In order to be eligible for adjustment of status the respondent must meet the labor certification requirements of section 212(a)(14) of the

Act. The respondent presently contends that he meets this requirement as an investor. The district director's decision denying the respondent's application for adjustment of status, however, calls into question many aspects of the respondent's investment. That decision appears to have been correct. For example, the respondent has not shown that he has assumed substantial responsibility for the direction and control of the enterprise as is required to qualify for the investor exemption. See Matter of Yang, 15 I. & N. Dec. 147 (R.C. 1974); Matter of Ko, 14 I. & N. Dec. 349 (Dep. Assoc. Commr. 1973). The respondent has therefore failed to meet the burden of proof requirements imposed by Matter of Ahmad, 15 I. & N. Dec. 81 (BIA 1974). In addition, the respondent has not shown that he is eligible for adjustment of status as a preference immigrant under section 203(a)(3) or (a)(6). We note that the pendency of these deportation proceedings does not bar the respondent from attempting to establish such eligibility by seeking approval of a petition filed under 8 CFR Part 204.

The respondent is not presently eligible for adjustment of status under section 245. On this record, it has not shown that he meets the labor certification requirements of section 212(a)(14) of the Act. Furthermore, as has been indicated, a visa is not presently available to the respondent as a nonpreference immigrant. The decision of the immigration judge was correct. The appeal will be dismissed.

ORDER: The appeal is dismissed.

Further order: Pursuant to the immigration judge's order, the respondent is permitted to depart from the United States voluntarily within 31 days from the date of this order or any extension beyond that time as may be granted by the district director; and in the event of failure so to depart, the respondent shall be deported as provided in the immigration judge's order.

MATTER OF MUNGUIA

In Section 248 Proceedings

A-21155436

Decided by Regional Commissioner June 21, 1976

An application filed under section 248 of the Immigration and Nationality Act to change nonimmigrant status from that of a visitor for pleasure to that of a student as defined in section 101(a)(15)(F)(i) of the Act is denied in the case of a 14-year-old alien who seeks such change in order to enroll in a course of cosmetology in the State of Louisiana because the laws of that state require that a person must be at least 15 years and 3 months of age at the time of entry into a licensed school of cosmetology.

ON BEHALF OF APPLICANT:

Eugene Barriffe, Jr.
Attorney at Law

1020 St. Andrew

New Orleans, Louisiana 70130

The applicant is a single, 14-year-old native and citizen of Honduras. She was admitted to the United States on March 15, 1976, as a visitor for pleasure, with authorized stay until April 14, 1976. Her application for change of nonimmigrant status was filed on April 7, 1976. Attached, was a Certificate of Eligibility, Form I-20, reflecting enrollment in a one-year course of study in cosmetology in Louisiana. Also submitted was an affidavit of support from a resident alien cousin of applicant, and evidence that the cousin is employed as a cashier at $2.50 per hour.

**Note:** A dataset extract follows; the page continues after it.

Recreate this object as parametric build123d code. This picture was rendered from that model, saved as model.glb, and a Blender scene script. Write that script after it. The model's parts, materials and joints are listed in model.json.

The application was denied by the district director on grounds that the Louisiana State Board of Cosmetology prohibits the enrollment of cosmetology students who are less than 15 years and 3 months of age; that the application was an attempt to prolong the stay of applicant in the United States; and that insufficient evidence of financial support had been submitted.

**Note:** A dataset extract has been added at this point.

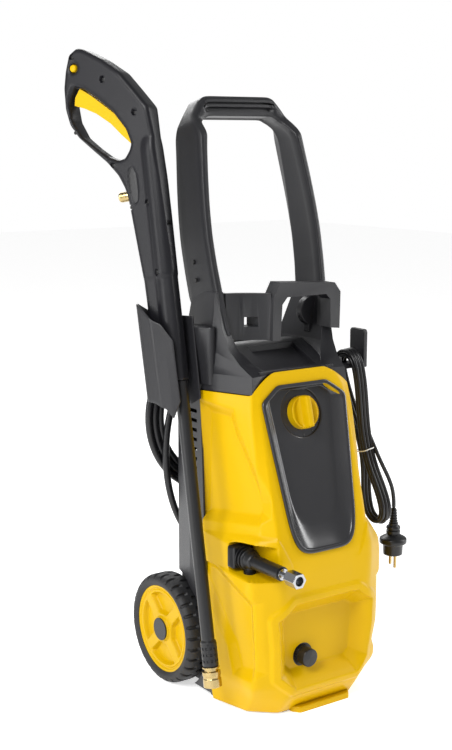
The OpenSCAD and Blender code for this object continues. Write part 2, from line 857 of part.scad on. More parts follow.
module gun_valve() {
    color("gold") on_gun() difference() {
        union() {
            translate([0, 0, 66]) cylinder(r = 7, h = 54);
            translate([0, 0, 119]) cylinder(r = 6.8, h = 221);
            translate([0, 0, 325]) disc_x(6.4, 0, 54.5);
            translate([0, 0, 325]) disc_x(7.2, 54.5, 68);
            box([-8, -13.6, 150], [30, 13.6, 158]);
            box([-10, -13.6, 282], [34, 13.6, 290]);
        }
        translate([0, 0, 60]) cylinder(r = 6.05, h = 48);
        translate([0, 0, 325]) disc_x(5, 40, 80);
    }
}

trigger_outline = [[36, 396], [51, 411], [68, 430], [91, 448], [111, 459], [128, 466], [125.5, 477],
    [115.5, 488.5], [96, 474], [70, 452], [42, 428], [25, 407]];

module gun_trigger() {
    color(yellow) on_gun() difference() {
        union() {
            along_y(-7, 7) polygon(trigger_outline);
            translate([pin_at[0], 0, pin_at[1]]) disc_y(8, -7, 7);
        }
        translate([pin_at[0], 0, pin_at[1]]) disc_y(2.55, -20, 20);
    }
}

module lock_button() {
    color(yellow) on_gun() translate([121, 0, 517]) disc_y(5.5, -15, 19.5);
}

module lance_tube() {
    color(black) on_gun() rotate_extrude() polygon([[0, -349], [9.5, -349], [11.5, -347], [11.5, -342],
        [10.6, -341], [10.6, -339], [11.5, -338], [11.5, -333], [10.6, -332], [10.6, -330], [11.5, -329],
        [11.5, -324], [10.6, -323], [10.6, -321], [11.5, -320], [11.5, -314], [lance_r, -311],
        [lance_r, 57], [6, 57], [6, 104], [0, 104]]);
}

module quick_coupler() {
    color("gold") on_gun() rotate_extrude() polygon([[5.5, -lance_drop], [9.5, -lance_drop], [9.5, -351],
        [12.4, -351], [12.4, -349], [0, -349], [0, -356], [5.5, -356]]);
}

module coupler_sleeve() {
    color("gold") on_gun() rotate_extrude() polygon([[9.56, -377.5], [13.2, -377.5], [13.2, -366],
        [12.4, -365], [12.4, -362], [13.2, -361], [13.2, -355.5], [9.56, -355.5]]);
}

// ---- drawing -------------------------------------------------------------

front_cover();
rear_cover();
base_plate();
control_panel();
top_cover();
handle_frame();
carry_handle();
bottle_seat();
body_screws();
cord_hook();
hose_hook();
gun_holster();
motor_casing();
stator_winding();
motor_bearings();
pump_housing();
pump_head();
pump_pistons();
piston_springs();
inlet_connector();
inlet_pipe();
outlet_pipe();
outlet_boot();
outlet_sleeve();
outlet_stem();
switch_unit();
capacitor();
wheel_axle();
axle_washers();
cord_gland();
power_cord_lead();
power_cord_hank();
power_cord_tail();
cord_tie();
plug_body();
plug_pins();
hose_coil();
hose_loop();
hose_fittings();
tyre_left();
rim_left();
hub_cap_left();
tyre_right();
rim_right();
hub_cap_right();
motor_rotor();
swash_plate();
cooling_fan();
power_knob();
inlet_cap();
outlet_nut();
gun_shell_left();
gun_shell_right();
gun_fixings();
gun_valve();
gun_trigger();
lock_button();
lance_tube();
quick_coupler();
coupler_sleeve();
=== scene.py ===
"""Upright pressure washer: the looks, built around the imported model."""

import json
import math

import bmesh
import bpy
import numpy as np
from mathutils import Matrix, Vector
from mathutils.geometry import delaunay_2d_cdt


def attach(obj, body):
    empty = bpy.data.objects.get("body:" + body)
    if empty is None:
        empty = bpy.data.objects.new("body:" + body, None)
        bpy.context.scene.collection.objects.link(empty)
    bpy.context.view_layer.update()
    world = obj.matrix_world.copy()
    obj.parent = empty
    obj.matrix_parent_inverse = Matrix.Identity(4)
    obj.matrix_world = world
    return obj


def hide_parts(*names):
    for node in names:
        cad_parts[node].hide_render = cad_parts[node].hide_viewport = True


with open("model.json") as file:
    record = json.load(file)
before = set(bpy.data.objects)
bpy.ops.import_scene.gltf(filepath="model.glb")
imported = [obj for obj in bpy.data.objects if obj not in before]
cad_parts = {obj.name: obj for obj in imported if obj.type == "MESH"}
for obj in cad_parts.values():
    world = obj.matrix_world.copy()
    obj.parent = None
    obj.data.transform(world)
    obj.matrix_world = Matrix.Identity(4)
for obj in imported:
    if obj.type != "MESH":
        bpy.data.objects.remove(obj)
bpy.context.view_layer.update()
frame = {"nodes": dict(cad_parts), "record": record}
NODES = frame["nodes"]
MM = 0.001

# ---------------------------------------------------------------- camera and light


def make_camera():
    camera = bpy.data.cameras.new("camera")
    camera.lens = 62.45
    camera.sensor_width = 36
    camera.clip_start = 0.05
    o = bpy.data.objects.new("camera", camera)
    bpy.context.scene.collection.objects.link(o)
    o.location = (-1.1311, -1.4900, 0.8129)
    o.rotation_euler = (math.radians(90 - 10.32), 0, math.radians(-35.09))
    bpy.context.scene.camera = o


def area_light(name, place, target, size, power, tint=(1, 1, 1)):
    light = bpy.data.lights.new(name, "AREA")
    light.shape = "RECTANGLE"
    light.size, light.size_y = size
    light.energy = power
    light.color = tint
    o = bpy.data.objects.new(name, light)
    bpy.context.scene.collection.objects.link(o)
    o.location = place
    o.rotation_euler = (Vector(target) - Vector(place)).to_track_quat("-Z", "Y").to_euler()


BACKDROP_LEVEL = 1.0
SKY_LIGHT_LEVEL = 0.40
FLOOR_GLOW = 0.58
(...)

On appeal, Counsel for applicant submitted a statement from applicant's mother, in which the care and custody of applicant while in the United States was given to the husband of applicant's cousin. Also submitted was a further affidavit of support from the present guardian of applicant guaranteeing her financial support, and reflecting he has an annual income of $9,000.00. The affidavit also reflects the affiant has a spouse and two minor children, ages 32 and 1 year, dependent upon him for support.

Section 248 of the Immigration and Nationality Act, reads, in part:

"The Attorney General may, under such conditions as he may prescribe, authorize a change from any nonimmigrant classification to any other nonimmigrant classification..." (Emphasis supplied.)

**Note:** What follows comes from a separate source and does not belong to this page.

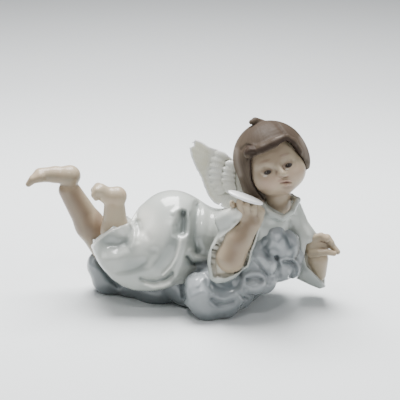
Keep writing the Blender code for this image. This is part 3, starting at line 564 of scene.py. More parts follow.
def robe_with_folds():
    skirt_edge = placed(outline(SKIRT_EDGE), FRONT)
    form = kept_within(hem(robe()), skirt_edge, 4)
    folds = [
        ([(3.1, 60.9), (3.8, 51.4), (3.4, 42)], 1.8, 1),
        ([(-0.5, 60.2), (0.1, 53.5), (-0.6, 46.7)], 1.9, -2.4),
        ([(0.7, 44.7), (0.1, 35.2), (-1.6, 27.1), (-4.7, 19.1), (-9.4, 13)], 2.6, 2),
        ([(-2, 44.7), (-3, 37.3), (-5, 30.5), (-8.4, 24.5), (-14.1, 18.7)], 1.4, 1.5),
        ([(-8, 19.1), (-12.1, 16.4), (-18.1, 14.7), (-24.9, 14.7), (-28.9, 16)], 1.8, -1.7),
        ([(-8.7, 14.3), (-14.1, 11.3), (-20.8, 10.6), (-26.9, 12.7)], 1.9, 1.3),
        ([(-7.4, 60.2), (-4, 62.5), (0.1, 62.2)], 1.6, 0.8),
        ([(8.8, 64.9), (7.5, 54.1), (6.8, 43.3), (8.8, 35.2)], 3.2, -2.8),
        ([(4.1, 34.5), (6.8, 30.1), (12.2, 28.8), (18.9, 29.1)], 1.6, 1.4),
        ([(2.1, 30.5), (5.5, 26.1), (12.2, 24.7), (19.6, 25.1)], 1.5, -2.6),
        ([(13.9, 62.9), (14.9, 54.1), (13.9, 46)], 2.2, 0.5),
        ([(20.3, 58.2), (19.6, 52.8), (17.6, 44.7)], 2.2, 0.5),
        ([(-48.6, 39.2), (-44.6, 37.9), (-39.2, 39.2)], 4.4, -2.2),
        ([(-54, 28.4), (-44.6, 30.4), (-36.4, 35.8), (-29.7, 44.6)], 3.8, 1.4),
        ([(-44.5, 21.7), (-35, 23.1), (-25.6, 27.1), (-20.2, 33.9)], 4, -1.5),
        ([(-22.8, 21.8), (-16.1, 29.9), (-11.4, 39.3), (-8.7, 51.4)], 3.6, 1.4),
        ([(-28.2, 47.4), (-22.8, 42), (-24.2, 35.3)], 3, -0.9),
        ([(-35.8, 53.4), (-33.7, 49.4), (-33.4, 43.3), (-35.1, 37.2)], 1.6, 1.4),
        ([(-31, 54.1), (-30, 48), (-31, 41.9)], 1.8, -1),
        ([(-32.1, 61.5), (-32.4, 56.8), (-32.4, 52.7)], 0.9, -0.9),
        ([(72.8, 54), (74.8, 47.2), (76.9, 41.7)], 2.2, -1.6),
        ([(76.9, 58.1), (78.9, 49.9), (83, 41.7)], 1.8, 0.8),
    ]
    form = drawn_in_front(form, FRONT, ROBE_BACK, *folds)
    form = pressed(form, FRONT, NOTCH, 2.6, 5.5, ROBE_BACK)
    collar = roll((seen(53, 65, -15), 2.2), (seen(57.7, 60.2, -18.5), 2),
                  (seen(66.4, 56.6, -19.5), 2), (seen(72.3, 60.9, -16), 2), (seen(76.7, 69, -8), 2),
                  ((73, 3, 74.5), 2.4), ((63, 7, 74), 2.8), ((54, 1, 73.5), 2.4),
                  (seen(53, 65, -15), 2.2), soft=1)
    return blend(3, form, collar)


def near_sleeve():
    upper = roll((NEAR_SHOULDER, 10.5), ((34, -26, 52), 10.5), soft=5)
    bell = egg(seen(31.5, 35, -31), (13.6, 11.5, 25), (-10, 27, 0))
    wall = seen_roll((42, 28, -30, 5), (46, 41, -30, 5), (49, 53, -30, 4))
    outer = outline([(41.5, 62.3), (32.1, 54), (24.1, 48.9), (18.4, 42.4), (15.4, 35.7), (15.4, 27.7),
                     (16.9, 15.8), (21.5, 13), (29.5, 14.3), (37.8, 17.8), (43, 23.4), (44.8, 28.8),
                     (45.5, 34.2), (47.8, 40.2), (49.8, 46.8), (52.4, 54.5), (50.5, 63)])
    bell = kept_within(blend(3, bell, wall), placed(outer, FRONT), 1.5)
    lap = roll(((27, -26, 68), 6.5), (seen(34.8, 60.1, -34), 4.6))
    form = blend(5, upper, bell, lap)
    return pressed(form, FRONT, NEAR_CUFF, 1000 * SLEEVE_HOLLOW, 1.4, NEAR_CUFF_BACK)


def near_arm():
    upper = seen(45.2, 53.9, -33)
    return roll((seen(31, 30.2, -33.5), 9.9), (seen(36.6, 43, -33), 8.4), (upper, 5.8), soft=3)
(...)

The proceedings, including the material submitted on appeal have been carefully reviewed. Although new assurances of financial support were submitted, the sponsor does not have three other persons dependent upon him for support. Further, the record reflects that the fee of fifty dollars for filing the appeal was paid by the use of two checks, one of which was from a legal assistance group, a service for indigent persons. Failing a satisfactory explanation of why a social service for indigent persons paid a part of the required fee, it must be assumed that the affidavits of support cannot be taken at face value, and that ground of denial must stand.

The charge that the filing of this application was a device to prolong the stay of applicant is without foundation, and it must be discounted as a supposition.

Finally, the remaining question to be resolved is whether or not the age requirements of the Louisiana State Board of Cosmetology are an issue here. The prohibition of the Board is based upon Part B, Section 37502, of the Cosmetology Act of the State of Louisiana, which states in part, that a person must be at least 15 years and 3 months of age at the time of entry into a licensed school of cosmetology. This requirement is based upon Part A of the same Section, which requires a person to be at least 16 years of age to be eligible for licensing examination. The Occupational Outlook Handbook of the United States Department of Labor reflects that cosmetologists shampoo, cut, set, straighten, bleach and tint hair. They also may give manicures and scalp and facial treatments. Since some of the functions performed by a cosmetologist could cause long-term harm to a patron if not intelligently and properly performed, safeguards for the patron in the form of restrictive measures, were incorporated into the Cosmetology Act and they should be upheld. Further, this Service does not condone any violation of Federal, State, or Municipal ordinance by an alien in the United States, and to approve the application would in effect do just that. I must conclude that the decision of the district director was correct and proper, and that decision will be affirmed.

ORDER: It is ordered that the decision of the district director is affirmed and the appeal is dismissed herewith.